REQUIRED WORK: Quote exactly the lines from the line containing "Model this object" to the line containing "cross_w = 28.6; // [20:0.2:40]", both lines included, please, and nothing more.

INFORMATION SUPPLIED:

>>>>

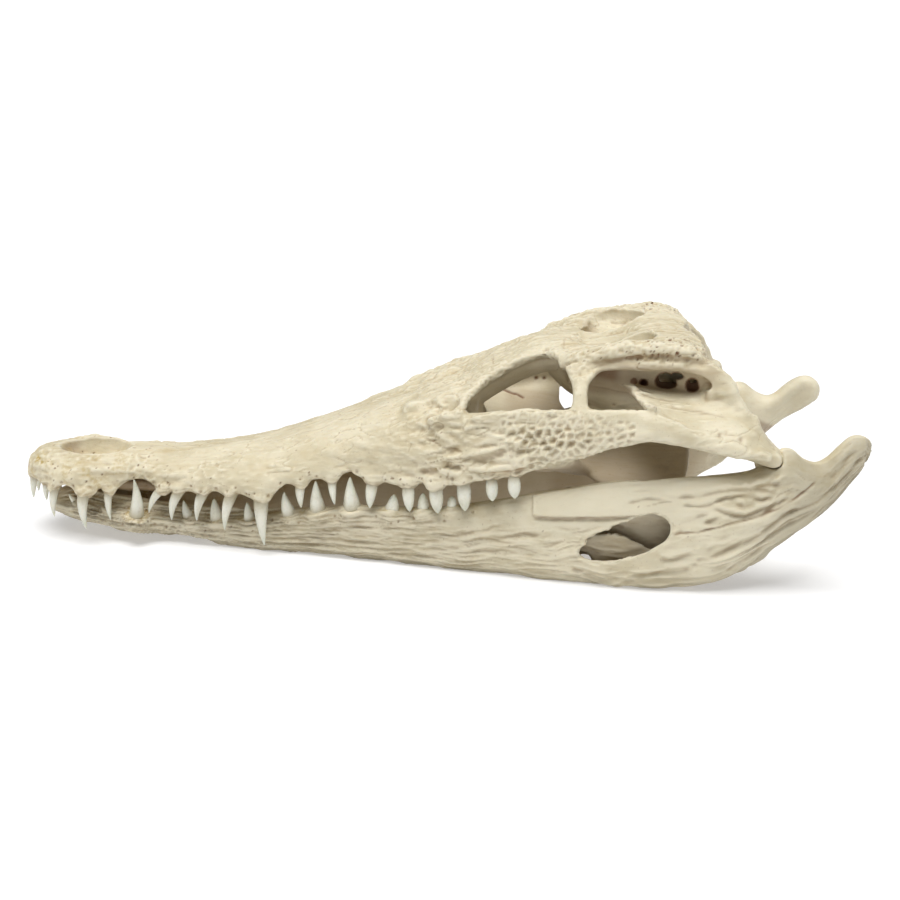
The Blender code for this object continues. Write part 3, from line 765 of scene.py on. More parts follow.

<<<<
>>>>

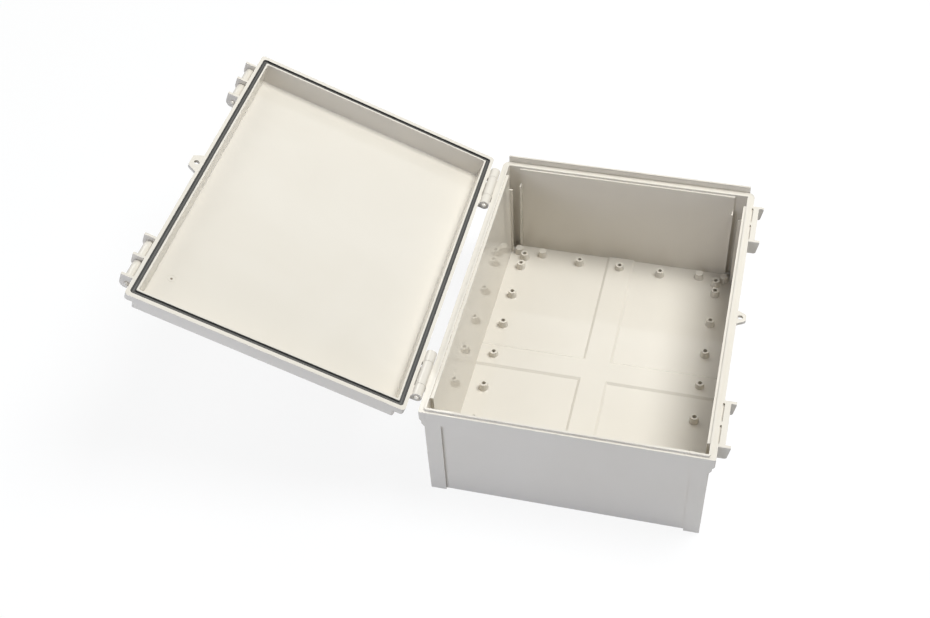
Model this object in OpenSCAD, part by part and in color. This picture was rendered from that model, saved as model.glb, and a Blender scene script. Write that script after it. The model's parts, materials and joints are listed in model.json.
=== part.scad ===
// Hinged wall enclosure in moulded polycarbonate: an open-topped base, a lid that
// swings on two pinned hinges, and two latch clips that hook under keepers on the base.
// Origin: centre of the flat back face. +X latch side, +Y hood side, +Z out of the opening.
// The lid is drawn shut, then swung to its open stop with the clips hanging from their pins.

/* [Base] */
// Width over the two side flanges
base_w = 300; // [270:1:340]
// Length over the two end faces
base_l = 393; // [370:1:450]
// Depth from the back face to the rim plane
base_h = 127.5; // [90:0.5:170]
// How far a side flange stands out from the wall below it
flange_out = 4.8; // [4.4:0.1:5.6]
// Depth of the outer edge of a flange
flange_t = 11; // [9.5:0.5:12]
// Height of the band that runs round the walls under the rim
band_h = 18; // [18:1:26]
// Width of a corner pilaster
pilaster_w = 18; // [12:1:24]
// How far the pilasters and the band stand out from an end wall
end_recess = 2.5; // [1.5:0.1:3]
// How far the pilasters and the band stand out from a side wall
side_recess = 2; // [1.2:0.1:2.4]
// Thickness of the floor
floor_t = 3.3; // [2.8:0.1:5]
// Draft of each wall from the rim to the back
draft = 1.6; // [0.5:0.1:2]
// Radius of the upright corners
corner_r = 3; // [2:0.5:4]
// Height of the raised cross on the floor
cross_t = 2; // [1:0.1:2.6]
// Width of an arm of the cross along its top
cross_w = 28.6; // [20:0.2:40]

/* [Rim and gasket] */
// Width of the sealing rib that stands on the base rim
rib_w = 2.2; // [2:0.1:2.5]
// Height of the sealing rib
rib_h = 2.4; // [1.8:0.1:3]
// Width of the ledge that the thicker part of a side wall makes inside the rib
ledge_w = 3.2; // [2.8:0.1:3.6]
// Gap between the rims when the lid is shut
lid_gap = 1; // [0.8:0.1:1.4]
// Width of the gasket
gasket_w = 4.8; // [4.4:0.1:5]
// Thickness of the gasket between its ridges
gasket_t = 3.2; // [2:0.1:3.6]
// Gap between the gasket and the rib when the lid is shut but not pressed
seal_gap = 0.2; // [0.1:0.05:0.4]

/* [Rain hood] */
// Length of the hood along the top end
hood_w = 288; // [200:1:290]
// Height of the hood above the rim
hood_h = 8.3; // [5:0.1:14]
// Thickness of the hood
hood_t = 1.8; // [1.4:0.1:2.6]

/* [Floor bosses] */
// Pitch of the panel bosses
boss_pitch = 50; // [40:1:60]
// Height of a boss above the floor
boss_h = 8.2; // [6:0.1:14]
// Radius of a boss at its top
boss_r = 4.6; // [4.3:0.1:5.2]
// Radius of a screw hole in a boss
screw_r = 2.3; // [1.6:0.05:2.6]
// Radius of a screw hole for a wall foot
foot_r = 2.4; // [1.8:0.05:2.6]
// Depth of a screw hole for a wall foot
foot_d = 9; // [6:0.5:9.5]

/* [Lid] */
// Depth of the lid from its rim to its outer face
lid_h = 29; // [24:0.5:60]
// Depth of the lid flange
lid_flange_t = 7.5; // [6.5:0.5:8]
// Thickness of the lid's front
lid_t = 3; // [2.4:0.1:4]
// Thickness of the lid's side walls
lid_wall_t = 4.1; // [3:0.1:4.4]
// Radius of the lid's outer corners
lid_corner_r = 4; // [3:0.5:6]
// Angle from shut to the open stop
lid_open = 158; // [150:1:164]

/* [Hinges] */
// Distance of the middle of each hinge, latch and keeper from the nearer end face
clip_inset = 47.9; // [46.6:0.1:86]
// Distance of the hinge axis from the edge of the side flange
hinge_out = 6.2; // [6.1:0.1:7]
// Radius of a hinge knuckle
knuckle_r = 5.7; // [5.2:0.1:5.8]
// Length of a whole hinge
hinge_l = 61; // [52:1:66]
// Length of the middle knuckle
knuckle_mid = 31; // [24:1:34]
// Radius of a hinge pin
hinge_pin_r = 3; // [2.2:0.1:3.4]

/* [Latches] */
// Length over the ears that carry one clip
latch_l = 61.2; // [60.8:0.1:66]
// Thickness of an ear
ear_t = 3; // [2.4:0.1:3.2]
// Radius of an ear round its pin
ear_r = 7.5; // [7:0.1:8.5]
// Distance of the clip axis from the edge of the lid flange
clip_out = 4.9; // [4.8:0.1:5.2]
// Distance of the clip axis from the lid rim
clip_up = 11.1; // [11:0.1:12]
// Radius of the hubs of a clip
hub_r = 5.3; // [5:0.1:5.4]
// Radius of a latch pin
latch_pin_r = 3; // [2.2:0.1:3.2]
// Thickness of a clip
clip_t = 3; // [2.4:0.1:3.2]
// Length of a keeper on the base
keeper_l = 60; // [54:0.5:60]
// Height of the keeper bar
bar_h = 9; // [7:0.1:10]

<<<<

COMPLETE ANSWER:
Model this object in OpenSCAD, part by part and in color. This picture was rendered from that model, saved as model.glb, and a Blender scene script. Write that script after it. The model's parts, materials and joints are listed in model.json.
=== part.scad ===
// Hinged wall enclosure in moulded polycarbonate: an open-topped base, a lid that
// swings on two pinned hinges, and two latch clips that hook under keepers on the base.
// Origin: centre of the flat back face. +X latch side, +Y hood side, +Z out of the opening.
// The lid is drawn shut, then swung to its open stop with the clips hanging from their pins.

/* [Base] */
// Width over the two side flanges
base_w = 300; // [270:1:340]
// Length over the two end faces
base_l = 393; // [370:1:450]
// Depth from the back face to the rim plane
base_h = 127.5; // [90:0.5:170]
// How far a side flange stands out from the wall below it
flange_out = 4.8; // [4.4:0.1:5.6]
// Depth of the outer edge of a flange
flange_t = 11; // [9.5:0.5:12]
// Height of the band that runs round the walls under the rim
band_h = 18; // [18:1:26]
// Width of a corner pilaster
pilaster_w = 18; // [12:1:24]
// How far the pilasters and the band stand out from an end wall
end_recess = 2.5; // [1.5:0.1:3]
// How far the pilasters and the band stand out from a side wall
side_recess = 2; // [1.2:0.1:2.4]
// Thickness of the floor
floor_t = 3.3; // [2.8:0.1:5]
// Draft of each wall from the rim to the back
draft = 1.6; // [0.5:0.1:2]
// Radius of the upright corners
corner_r = 3; // [2:0.5:4]
// Height of the raised cross on the floor
cross_t = 2; // [1:0.1:2.6]
// Width of an arm of the cross along its top
cross_w = 28.6; // [20:0.2:40]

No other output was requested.